Mixed conduction in iodovanadate glass-nanocomposites: DC conductivity, hopping frequency, and frequency response curves

Here, the system of amorphous glassy system, xAgI—(1-x) (0.1CdO—0.3 V2O5—0.4 P2O5—0.2ZnO) with x = 0, 0.05, 0.1, 0.2, 0.3, 0.4 has been developed. The gradual change in the size of various nanocrystallites such as VO2, Zn2V2O7, V6O13, ZnV3O8, and P and the development of new phases of their combinations have been pronounced due to a gradual increase in AgI content. This may lead to possible structural changes of the system under investigation. V–O-V vibration at lower energy may be responsible for weakening the covalent bond, which may be responsible for releasing vanadium ion to contribute more electron/polaron. Correlated barrier hopping (CBH) model has been found to appropriate to predict the hopping conduction paths of charge carriers (or polarons) in pairs via current transfer between localized sites at the Fermi level. By incorporation of more and more AgI content in the composition, more bridging oxygen is expected to be formed in the composition and a strong covalent bonding between Ag+ and O−2 may play dominating role for Ag+ transport over polaron hopping.

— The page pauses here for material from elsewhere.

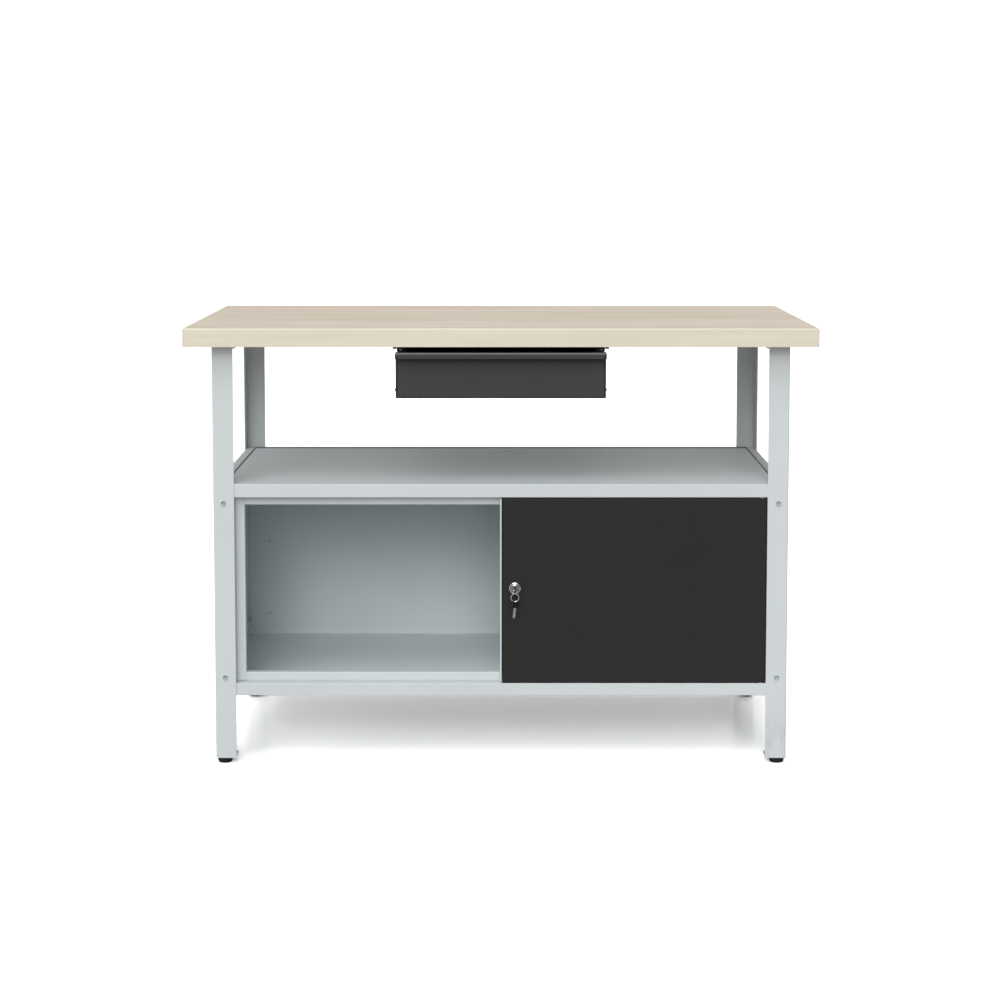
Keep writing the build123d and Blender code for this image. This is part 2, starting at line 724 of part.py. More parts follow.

Double activation energy corresponding to DC conductivity in a wide range of temperature may be considered as the signature of mixed conduction process in the present system. Estimated values of frequency exponent (n) may be highlighted to validate this mixed conduction process. Percolation type of motion of polaron may be predicted from the higher values of n for the as-prepared samples with higher AgI content. Similarly, three-dimensional Ag+ motion may be the dominating charge carriers for the samples with higher AgI content as evidenced from the moderate values of n. A schematic conduction model has been proposed to explain the nature of electrical conductivity in the present system.